Now, having Dashboard disabled by default may be an indication of what is in store for Dashboard down the road. Dashboard widgets, those mini applications, haven’t seen a lot of activity from developers in quite a while, and most of the widgets can be replaced with apps from the Mac App Store. And if rumors are to be believed, some iOS apps, beyond those included with Mojave, may in the future make the jump to macOS. In that case, the Dashboard environment may just not make a lot of sense anymore. But that doesn’t mean you can’t still enjoy it for now.
Enabling the Dashboard
It’s an easy process to turn Dashboard back on:
Launch System Preferences by clicking or tapping its icon in the Dock, or selecting System Preferences from the Apple menu.
Select the Mission Control preference pane.
Locate the dropdown menu next to the Dashboard text.
Use the dropdown menu to select one of the following:
- Off: The default state for Mojave. The Dashboard is turned off and can’t be used.
- As Space: The Dashboard environment is treated as a separate desktop space. You can switch into and out of the Dashboard space using the Spaces bar, keyboard shortcuts, or gestures.
- As Overlay: This is the classic method of displaying the Dashboard, as an overlay above your normal desktop.
Make your selection from the dropdown menu.
You can now quit the System Preferences.
Accessing the Dashboard
There are a number of ways to access the Dashboard, though the most common is to use the F12 or the Fn + F12 keys (depending on the keyboard type you’re using). Pressing the F12 key will either display the Dashboard as a space that slides into place, replacing the current desktop or other active space, or as an overlay on top of the current desktop.
There are additional ways to access the Dashboard once you have turned the feature on:
Launch the Mission Control preference pane, as you did earlier.
In the Keyboard and Mouse Shortcuts section, you can assign keystrokes or mouse buttons to perform specific tasks. Look for the Show Dashboard text. Next to the text are two dropdown menus; the first can be used to assign any of the function keys, F1 through F19 (your keyboard may not have all 19 function keys).
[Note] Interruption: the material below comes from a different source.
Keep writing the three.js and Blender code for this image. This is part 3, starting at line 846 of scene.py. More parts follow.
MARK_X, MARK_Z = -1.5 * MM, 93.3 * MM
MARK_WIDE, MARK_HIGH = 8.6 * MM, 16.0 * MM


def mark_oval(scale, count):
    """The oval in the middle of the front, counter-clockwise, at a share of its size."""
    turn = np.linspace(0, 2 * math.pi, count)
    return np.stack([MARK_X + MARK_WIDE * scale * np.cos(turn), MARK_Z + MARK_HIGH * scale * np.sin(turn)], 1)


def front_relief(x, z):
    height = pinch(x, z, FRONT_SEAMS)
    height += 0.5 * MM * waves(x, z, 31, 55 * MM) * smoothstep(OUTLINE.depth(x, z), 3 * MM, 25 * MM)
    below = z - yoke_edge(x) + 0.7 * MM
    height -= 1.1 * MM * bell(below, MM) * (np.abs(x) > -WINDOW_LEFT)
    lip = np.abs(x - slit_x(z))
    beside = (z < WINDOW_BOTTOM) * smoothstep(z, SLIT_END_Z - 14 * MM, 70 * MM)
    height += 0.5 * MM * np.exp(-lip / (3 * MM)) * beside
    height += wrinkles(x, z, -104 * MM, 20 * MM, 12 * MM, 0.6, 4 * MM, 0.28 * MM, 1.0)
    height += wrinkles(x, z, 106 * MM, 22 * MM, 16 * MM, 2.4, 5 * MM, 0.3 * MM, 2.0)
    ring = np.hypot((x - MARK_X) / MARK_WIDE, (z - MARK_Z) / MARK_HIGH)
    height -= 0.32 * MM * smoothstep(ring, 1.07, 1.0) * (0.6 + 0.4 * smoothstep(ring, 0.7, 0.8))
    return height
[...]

You can also use the Shift, Control, or Command keys in combination with the function keys to create up to 57 possible key combinations to access the Dashboard.
If you would prefer to use your mouse, the second dropdown menu to the right allows you to select from up to seven different mouse buttons to use to access the Dashboard environment.
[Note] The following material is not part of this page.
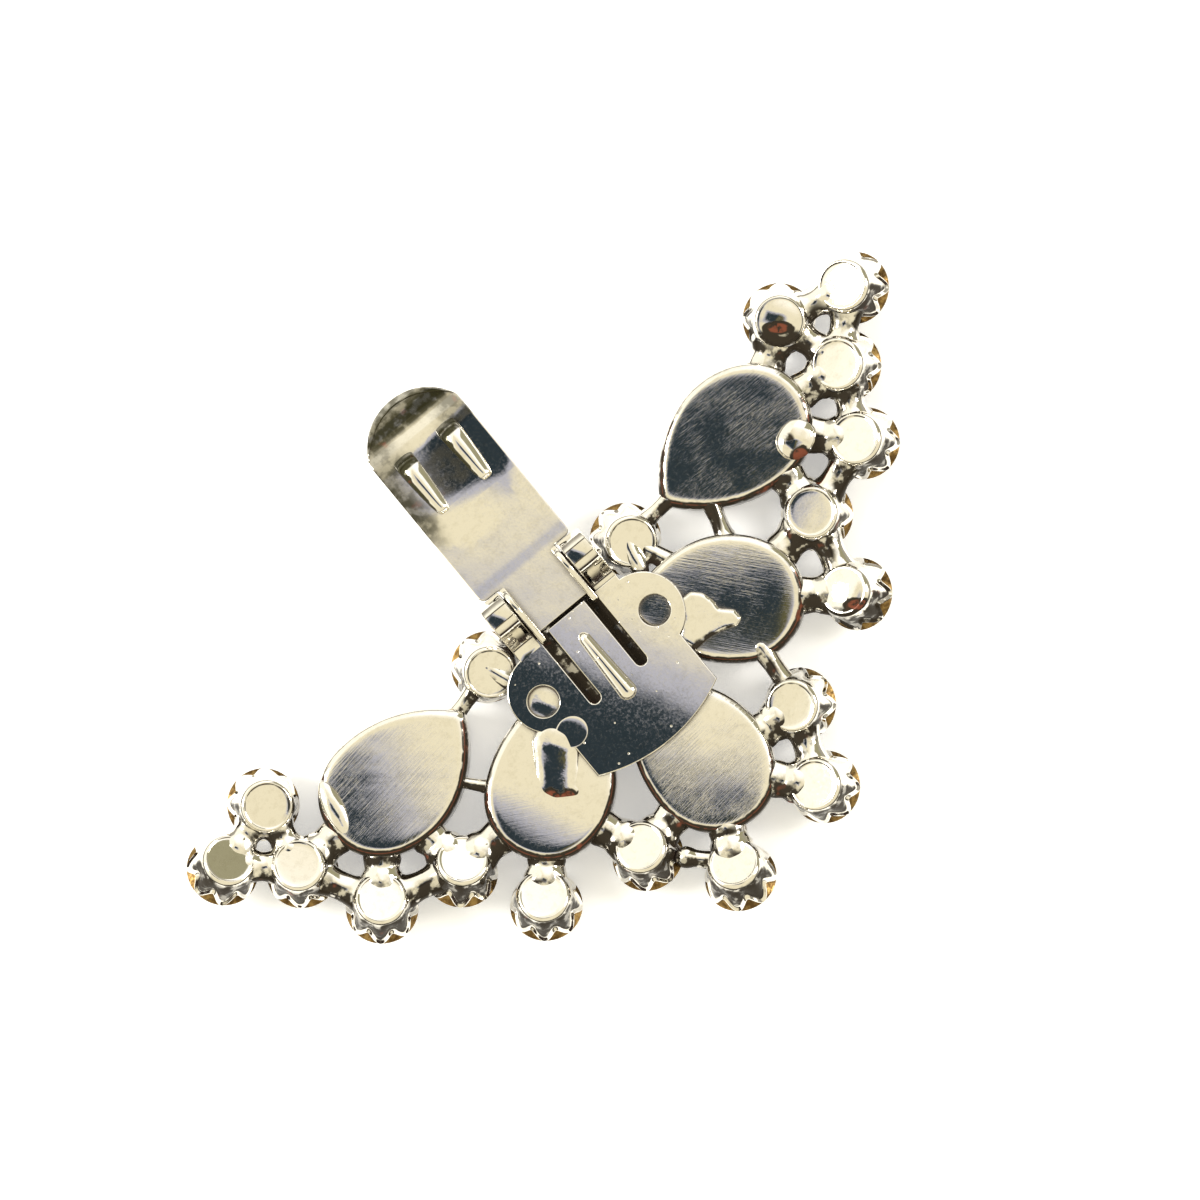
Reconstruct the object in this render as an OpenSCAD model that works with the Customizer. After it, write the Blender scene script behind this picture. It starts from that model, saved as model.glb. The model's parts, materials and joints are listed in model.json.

Hot Corners are another way to access the Dashboard. With this method, simply moving the cursor to one of the corners of your display can cause the Dashboard to appear. To set up Hot Corners, click the Hot Corners button in the Mission Control preference pane. In the sheet that drops down, select the dropdown menu that corresponds to the display corner you wish to use, and then select Dashboard from the dropdown menu’s list of options.
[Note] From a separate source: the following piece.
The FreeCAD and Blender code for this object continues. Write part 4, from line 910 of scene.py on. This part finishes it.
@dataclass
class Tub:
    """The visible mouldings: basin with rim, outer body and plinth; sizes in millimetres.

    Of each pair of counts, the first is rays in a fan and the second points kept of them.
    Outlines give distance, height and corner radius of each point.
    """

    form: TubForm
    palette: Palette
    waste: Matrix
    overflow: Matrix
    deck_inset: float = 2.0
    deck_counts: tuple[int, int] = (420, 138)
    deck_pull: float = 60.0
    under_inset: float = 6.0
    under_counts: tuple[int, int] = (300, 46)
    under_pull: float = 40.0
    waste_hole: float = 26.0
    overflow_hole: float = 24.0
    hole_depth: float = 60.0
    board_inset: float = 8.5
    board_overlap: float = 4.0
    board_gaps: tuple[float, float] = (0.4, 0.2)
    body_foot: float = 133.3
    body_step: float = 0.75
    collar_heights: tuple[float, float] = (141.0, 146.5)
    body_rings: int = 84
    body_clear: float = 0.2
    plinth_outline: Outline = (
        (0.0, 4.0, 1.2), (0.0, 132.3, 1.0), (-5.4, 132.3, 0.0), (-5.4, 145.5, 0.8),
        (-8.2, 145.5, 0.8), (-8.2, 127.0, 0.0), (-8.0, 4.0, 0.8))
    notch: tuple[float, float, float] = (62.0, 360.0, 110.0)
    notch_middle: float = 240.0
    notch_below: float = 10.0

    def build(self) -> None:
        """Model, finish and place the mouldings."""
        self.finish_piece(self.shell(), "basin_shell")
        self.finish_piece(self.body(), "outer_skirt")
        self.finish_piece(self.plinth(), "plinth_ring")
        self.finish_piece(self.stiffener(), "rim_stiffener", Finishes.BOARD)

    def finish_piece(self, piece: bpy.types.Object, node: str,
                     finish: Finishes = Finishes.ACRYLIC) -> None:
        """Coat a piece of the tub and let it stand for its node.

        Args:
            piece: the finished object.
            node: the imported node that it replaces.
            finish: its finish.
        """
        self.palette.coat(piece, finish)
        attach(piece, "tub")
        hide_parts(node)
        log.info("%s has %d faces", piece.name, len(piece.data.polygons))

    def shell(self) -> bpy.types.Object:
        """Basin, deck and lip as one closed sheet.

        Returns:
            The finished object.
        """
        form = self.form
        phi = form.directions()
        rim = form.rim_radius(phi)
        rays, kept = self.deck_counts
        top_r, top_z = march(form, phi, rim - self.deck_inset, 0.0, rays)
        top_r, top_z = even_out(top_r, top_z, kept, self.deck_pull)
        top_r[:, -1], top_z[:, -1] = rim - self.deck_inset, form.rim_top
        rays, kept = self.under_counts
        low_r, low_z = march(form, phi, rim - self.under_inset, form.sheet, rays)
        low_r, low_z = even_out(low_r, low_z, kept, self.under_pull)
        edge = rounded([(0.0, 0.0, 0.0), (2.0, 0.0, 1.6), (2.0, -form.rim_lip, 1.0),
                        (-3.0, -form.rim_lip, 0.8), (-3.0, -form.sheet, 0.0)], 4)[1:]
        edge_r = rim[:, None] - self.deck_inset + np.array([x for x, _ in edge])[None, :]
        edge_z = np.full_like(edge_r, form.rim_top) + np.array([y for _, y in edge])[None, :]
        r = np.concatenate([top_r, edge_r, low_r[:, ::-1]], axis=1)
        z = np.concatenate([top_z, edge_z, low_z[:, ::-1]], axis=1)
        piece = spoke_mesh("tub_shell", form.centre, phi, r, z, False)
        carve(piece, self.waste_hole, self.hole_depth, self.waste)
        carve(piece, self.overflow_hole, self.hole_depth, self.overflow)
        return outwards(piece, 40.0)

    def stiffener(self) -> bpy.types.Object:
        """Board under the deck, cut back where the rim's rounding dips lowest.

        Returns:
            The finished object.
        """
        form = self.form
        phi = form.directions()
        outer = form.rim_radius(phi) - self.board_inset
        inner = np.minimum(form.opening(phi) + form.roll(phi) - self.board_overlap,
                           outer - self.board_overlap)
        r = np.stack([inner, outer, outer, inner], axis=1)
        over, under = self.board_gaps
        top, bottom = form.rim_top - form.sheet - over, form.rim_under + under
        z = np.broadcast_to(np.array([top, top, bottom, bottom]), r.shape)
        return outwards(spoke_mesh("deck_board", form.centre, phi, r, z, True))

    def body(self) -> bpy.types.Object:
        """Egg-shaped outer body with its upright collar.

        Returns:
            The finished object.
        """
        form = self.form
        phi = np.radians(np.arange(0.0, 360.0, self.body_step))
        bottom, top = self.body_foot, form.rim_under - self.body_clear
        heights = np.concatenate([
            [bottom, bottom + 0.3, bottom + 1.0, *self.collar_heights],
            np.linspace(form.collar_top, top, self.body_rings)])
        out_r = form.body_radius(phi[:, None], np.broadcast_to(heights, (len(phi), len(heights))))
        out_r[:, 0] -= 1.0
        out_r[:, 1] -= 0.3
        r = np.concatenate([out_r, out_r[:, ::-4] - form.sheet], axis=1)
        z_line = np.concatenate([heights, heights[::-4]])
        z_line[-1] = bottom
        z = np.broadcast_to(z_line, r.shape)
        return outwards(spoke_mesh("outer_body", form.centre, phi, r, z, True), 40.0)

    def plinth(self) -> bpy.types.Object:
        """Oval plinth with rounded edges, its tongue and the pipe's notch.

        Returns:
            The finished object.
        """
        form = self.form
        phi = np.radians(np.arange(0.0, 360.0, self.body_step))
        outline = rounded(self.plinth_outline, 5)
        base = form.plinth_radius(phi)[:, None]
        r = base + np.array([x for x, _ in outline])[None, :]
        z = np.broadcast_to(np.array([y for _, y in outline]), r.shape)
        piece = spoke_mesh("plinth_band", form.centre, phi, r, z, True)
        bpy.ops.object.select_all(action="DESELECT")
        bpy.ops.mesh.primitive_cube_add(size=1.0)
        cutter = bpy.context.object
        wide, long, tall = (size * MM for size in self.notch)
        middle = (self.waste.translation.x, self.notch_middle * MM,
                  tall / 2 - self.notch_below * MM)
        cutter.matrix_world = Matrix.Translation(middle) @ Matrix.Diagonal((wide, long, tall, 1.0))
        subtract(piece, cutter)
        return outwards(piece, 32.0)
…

You can also use the Dock to work with Dashboard. Click or tap the Dashboard icon in the Dock to go directly to the Dashboard. Chances are there’s no Dashboard icon in your Dock under Mojave, but it’s easy to put it back. In the Finder, open the Applications folder, and then drag the Dashboard app to the Dock.
Prefer to use gestures? That’s possible as well:
- Dashboard enabled as a space: You can use the standard two-finger swipe left or right to move between spaces.
- Dashboard set as an overlay: You can use a three-finger swipe up to open Mission control, and then select the Dashboard from the Spaces bar.
To quit the Dashboard and return to the desktop:
- Press the Escape key.
- Press the arrow icon in the bottom right corner of the Dashboard.
- When Dashboard is used as an overlay, click or tap in any empty space of the Dashboard.
Adding Dashboard Widgets
Make sure you have the Dashboard environment open on your Mac, then click the plus (+) icon in the bottom left corner.
This will display all of the Dashboard widgets installed on your Mac.
Click or tap a widget, and it will be added to the Dashboard.
Removing Dashboard Widgets
To remove a Dashboard widget, open the Dashboard.
Click or tap the minus (-) sign in the bottom left corner of the Dashboard.
After a moment, each widget will have an X appear next to it. Click or tap an X to remove the corresponding widget.
Note: Removing a Dashboard widget doesn’t delete the widget from your Mac. The widget can be reinstalled into your Dashboard using the instructions above.
Downloading New Widgets
Apple used to have a fully automated method to download and install widgets. While the automatic aspect of the process is gone, you can still add additional widgets to your collection, using Apple’s old, and no longer supported, Dashboard download site.
Open a Finder window and browse to the ~/Library folder.
Check to see if you have a Widgets folder present. If not, you can create a Widgets folder in the ~/Library folder.
Go to Apple’s Widgets download center at: apple.com/downloads/dashboard/
Browse the library of widgets. When you find one you like, click or tap the Download button.
The widget file will be downloaded to Safari’s default download location, usually the Downloads folder.
Make sure that the Dashboard isn’t open.
Move the new widget file from the Downloads folder to the Widgets folder you created earlier.
Open the Dashboard environment and use the instructions in Adding Dashboard Widgets, above, to install the new widget onto your Dashboard.
Create Your Own Widgets
You can create your own widgets using Safari. This type of widget is actually a mini browser that will display a clipped section of a web page. Want to know the local news headlines? How about sports scores? Maybe you’d like to know what new hardware is being featured at the OWC website.
All you need to do is launch Safari and go to the website that contains the information you wish to track.
Once the website loads, in Safari select File, Open in Dashboard.
A small square outline will appear. Place the outline over the area of the website you wish to capture. Use the anchor points on the outline to expand or contract the size of the selection box until it covers the content you wish to capture.
When you have the selection box set, click the Add button in the banner at the top of the browser.
The web clipping will be added to the Dashboard.
Dashboard Wrap Up
The Dashboard may have been disabled in Mojave, but almost all of its features and capabilities are still present, requiring only an easy change to one setting to turn the Dashboard back on again.
The only missing piece of the Dashboard environment was the easy way you could browse for widgets, download, and install them, all with just a click. Even though the easy install is gone, the method we described, of dragging and dropping a widget into a widgets folder, is pretty easy on its own.
If you haven’t used the Dashboard and widgets in the past, this is a good opportunity to give them a try.
Note: Some widgets available from the Apple widget download site haven’t been updated in quite a while, and may no longer function correctly.
Additionally, some widgets make use of Java and require the use of a Java runtime environment. If you need to use Java, make sure you install the most recent version available from Oracle, and that you keep it up to date.